What the exercise asks. Repeat each line of the material exactly.

Information supplied.
•••••

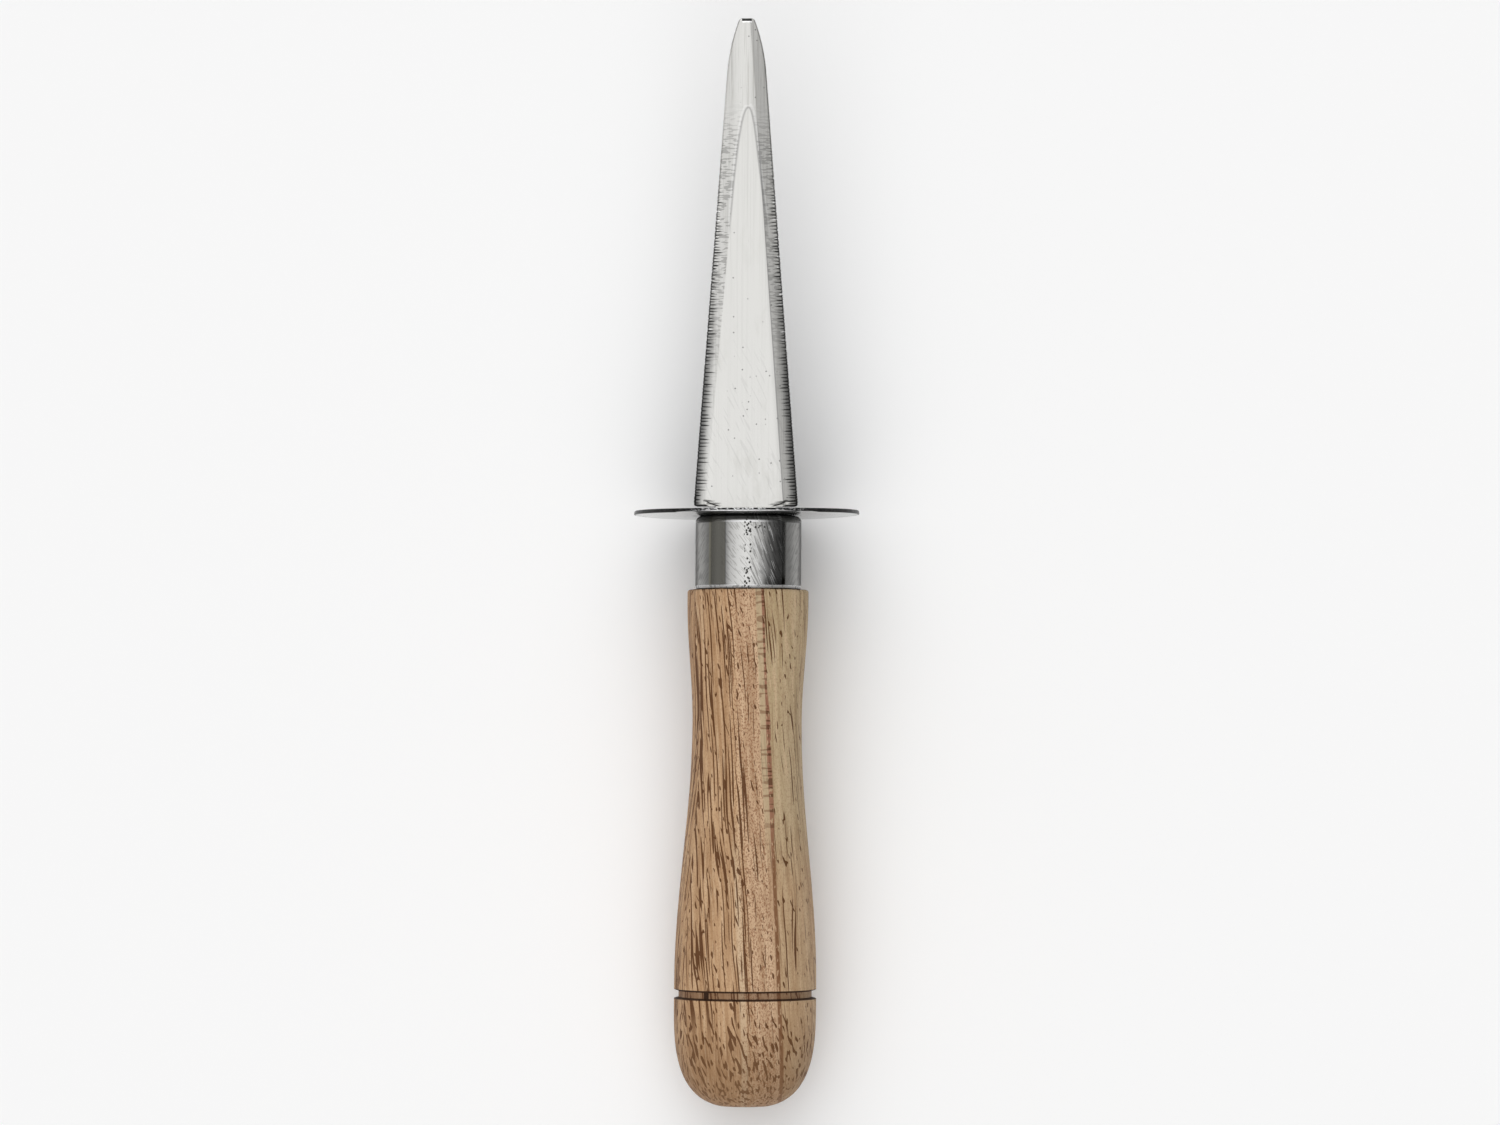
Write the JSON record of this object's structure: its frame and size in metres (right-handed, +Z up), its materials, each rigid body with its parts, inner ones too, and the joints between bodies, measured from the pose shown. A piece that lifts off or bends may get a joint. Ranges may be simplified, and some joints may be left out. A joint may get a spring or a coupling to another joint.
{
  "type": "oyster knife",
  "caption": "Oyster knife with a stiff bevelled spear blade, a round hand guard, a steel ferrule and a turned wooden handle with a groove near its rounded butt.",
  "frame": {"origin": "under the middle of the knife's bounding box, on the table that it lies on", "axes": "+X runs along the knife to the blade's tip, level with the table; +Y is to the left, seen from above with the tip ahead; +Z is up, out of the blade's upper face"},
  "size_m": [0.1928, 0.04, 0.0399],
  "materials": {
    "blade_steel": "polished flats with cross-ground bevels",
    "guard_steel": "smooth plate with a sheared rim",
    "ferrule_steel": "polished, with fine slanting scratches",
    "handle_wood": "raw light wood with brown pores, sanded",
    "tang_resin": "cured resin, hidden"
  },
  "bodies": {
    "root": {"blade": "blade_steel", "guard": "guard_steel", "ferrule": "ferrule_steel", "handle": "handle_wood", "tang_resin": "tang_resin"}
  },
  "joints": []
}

•••••

Problem solution.
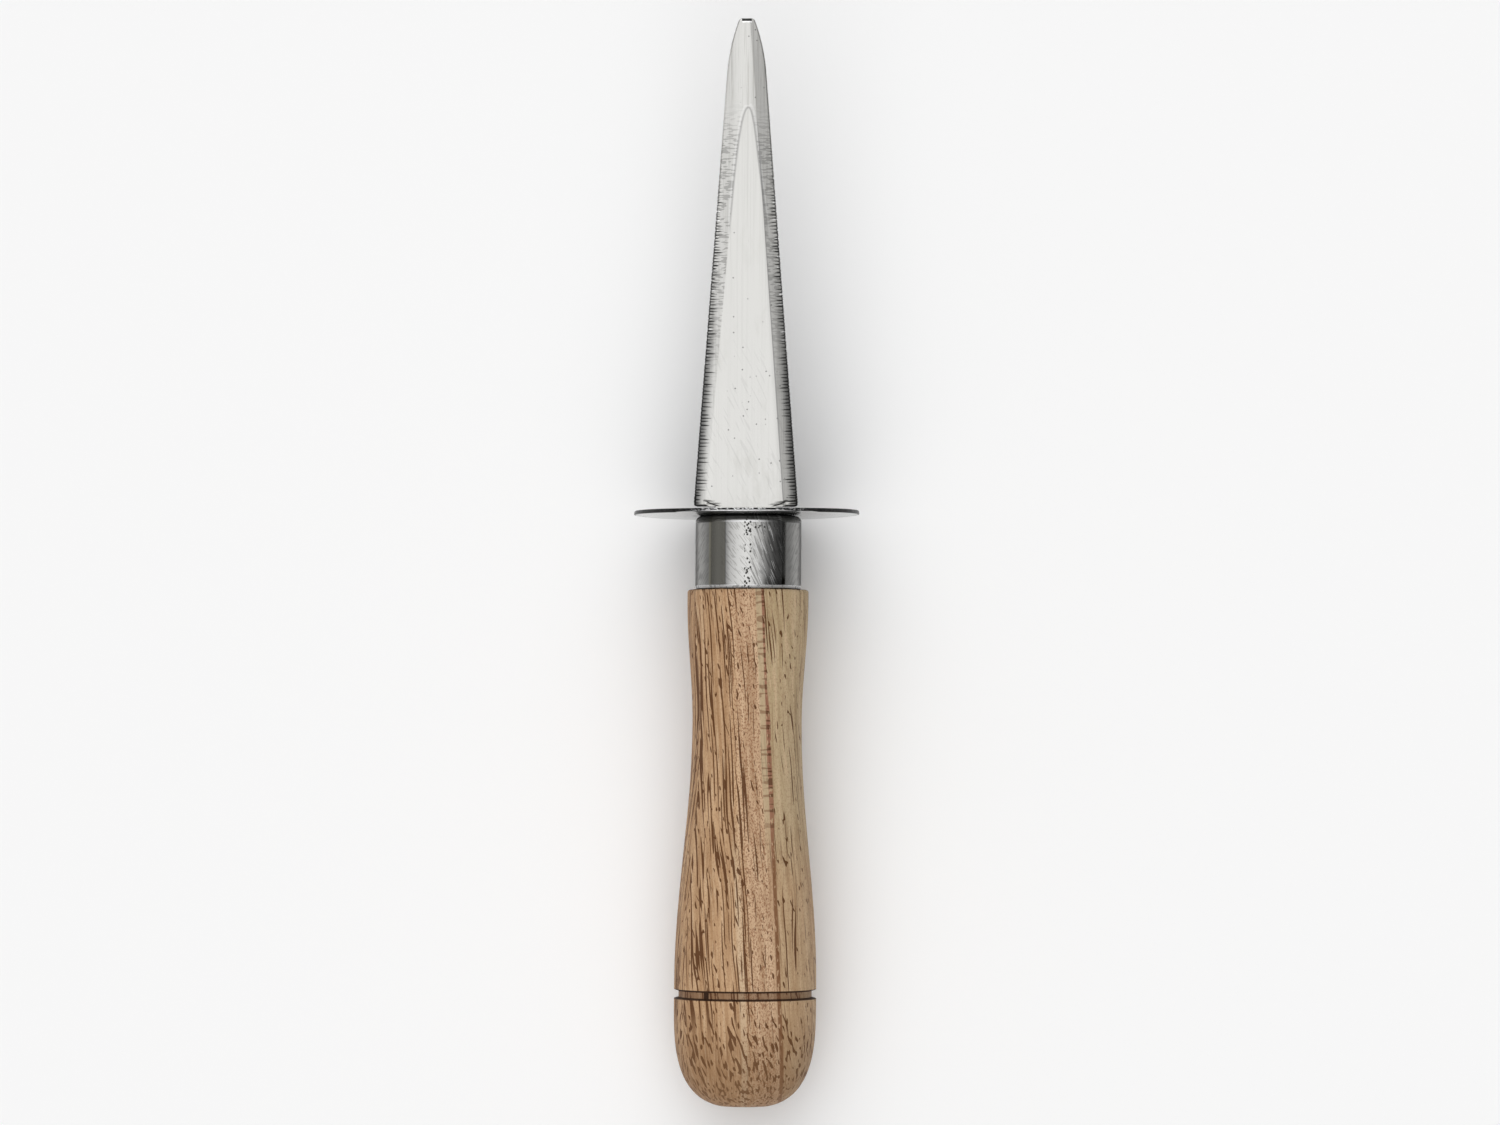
Write the JSON record of this object's structure: its frame and size in metres (right-handed, +Z up), its materials, each rigid body with its parts, inner ones too, and the joints between bodies, measured from the pose shown. A piece that lifts off or bends may get a joint. Ranges may be simplified, and some joints may be left out. A joint may get a spring or a coupling to another joint.
{
  "type": "oyster knife",
  "caption": "Oyster knife with a stiff bevelled spear blade, a round hand guard, a steel ferrule and a turned wooden handle with a groove near its rounded butt.",
  "frame": {"origin": "under the middle of the knife's bounding box, on the table that it lies on", "axes": "+X runs along the knife to the blade's tip, level with the table; +Y is to the left, seen from above with the tip ahead; +Z is up, out of the blade's upper face"},
  "size_m": [0.1928, 0.04, 0.0399],
  "materials": {
    "blade_steel": "polished flats with cross-ground bevels",
    "guard_steel": "smooth plate with a sheared rim",
    "ferrule_steel": "polished, with fine slanting scratches",
    "handle_wood": "raw light wood with brown pores, sanded",
    "tang_resin": "cured resin, hidden"
  },
  "bodies": {
    "root": {"blade": "blade_steel", "guard": "guard_steel", "ferrule": "ferrule_steel", "handle": "handle_wood", "tang_resin": "tang_resin"}
  },
  "joints": []
}